IF MICHELANGELO Merisi da Caravaggio, known today simply as Caravaggio, were our contemporary, he would be often in the news. Violent, captious, cruel, and reckless, he was notorious even by the standards of late 16th-Century Rome. A good source on the Italian capital circa 1600 is John L. Varriano’s “Caravaggio: the art of realism,” which catalogues “a level of sadism that would be shocking in any age.” But to give you an idea of the sort of man Caravaggio was, I can think of nothing better than to cite his flirtation with the Knights of Malta, who soon having deemed the painter “foul and rotten” expelled him from their ranks.
This means that an age which not only celebrated violence but mandated it — the Knights of Malta were crusaders against the Ottomans, and under Caravaggio’s occasional client Maffeo Barberini, later Pope Urban VIII, military expansion left Rome greatly in debt — found the man to be too much to bear. At age thirty-eight he died while on a pilgrimage back to Rome in hope of receiving a pardon for his crimes, chief among them his murder of the well-bred pimp Ranuccio Tomassoni, possibly the result of a failed attempt at castration. A charming fellow, you will no doubt agree.
One would expect a man with this curriculum vitae to have painted in a vivid and dramatic manner, and so it was. The current National Gallery of Canada exhibit features twelve of Caravaggio’s works, a remarkable number when one considers that only seven of his paintings are held in North America. Seventy of his works are thought to be extant, a number having been destroyed in fire and war.
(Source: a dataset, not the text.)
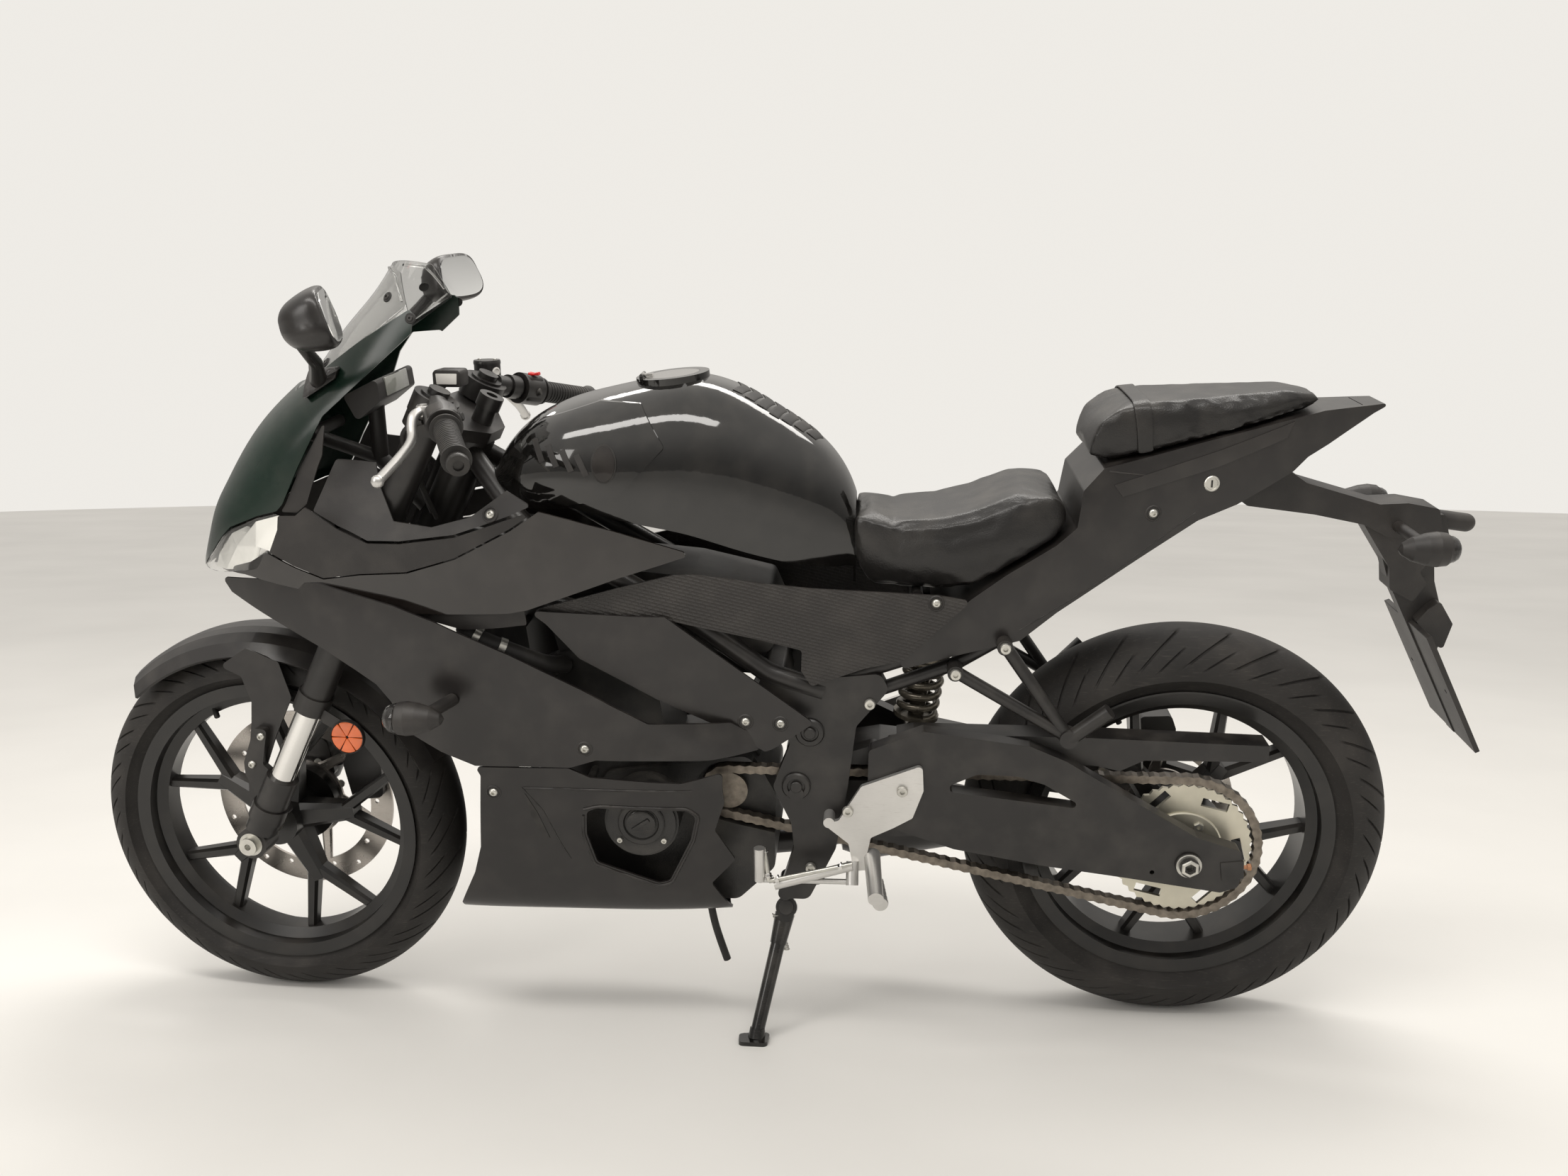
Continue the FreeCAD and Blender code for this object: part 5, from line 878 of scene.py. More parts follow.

There are fifty-two paintings by thirty-one painters in “Caravaggio and His Followers in Rome,” including (and this was a great and pleasant surprise for me) “The Entombment” by Rubens.
This juxtaposition of works by Caravaggio and his emulators has the effect of heightening one’s appreciation of the man’s talents. A good example is the 1598 painting “Martha and Mary Magdalene,” for which the courtesans Anna Bianchini and Fillide Melandroni modelled: it was the latter who was the occasion of Tomassoni’s bleeding to death through a femoral artery at his groin. The conflation of Mary Magdalene with Mary of Bethany serves to remind us that Caravaggio was by necessity a painter in the service of the Holy See, and as such part of a tradition which includes Mel Gibson and Martin Scorsese, the latter of whom regards Caravaggio as an influence. A “characteristic theme of the Counter Reformation,” (the phrase is Howard Hibbard’s) the repentant Mary is a trope represented by several artists, including the French painter Simon Vouet. In Caravaggio’s treatment the emotional focal point is not Mary but Martha. Caravaggio exploits the psychological insight familiar to contemporary horror movie directors, which is that it is sometimes more powerful to see the response of an onlooker to an event than it is to see the event itself. By comparison, the paintings of the followers are flat and unengaging.
This is not to say there are not fine examples of Baroque style in the exhibit. Gerrit Honthorst, Bartolomeo Manfredi, Jusepe de Ribera, and Orazio and Artemisia Gentileschi are represented by excellent and important works of the Caravaggisti. Nonetheless one cannot but be impressed by how singular and forceful a painter Caravaggio was. His stylistic range is perhaps narrow, and it is an indication both of his strengths and limitations that in his artistic maturity he abjured the still life and the painting of landscape, architecture, and even to a large degree animals. Caravaggio is interested only in human beings, and within this sphere only in the moment at which a dramatic scene reaches its climax. In the days before film he was the nearest equivalent of the high-speed camera, capturing the split-second in which the face contorts in pain or the shock fully and suddenly registers itself upon the nerves. His compositional, tonal (by which I mean his effects of light and dark whose technical name is “Tenebrism”), framing, and even modelling choices are all subordinated to a sort of emotional pornography, in which the usual boundaries between life and art, painting and audience, sacred and profane, dissolve.
Even when the emotion is tempered, as it is in one of the two “Sacrifice of Isaac” paintings on display, Caravaggio has laboured to achieve an arresting and even shocking intimacy and vividness. Like the man, the works are dramatic and at war against convention. “Caravaggio and His Followers in Rome” is at the National Gallery of Canada until September 11, 2011.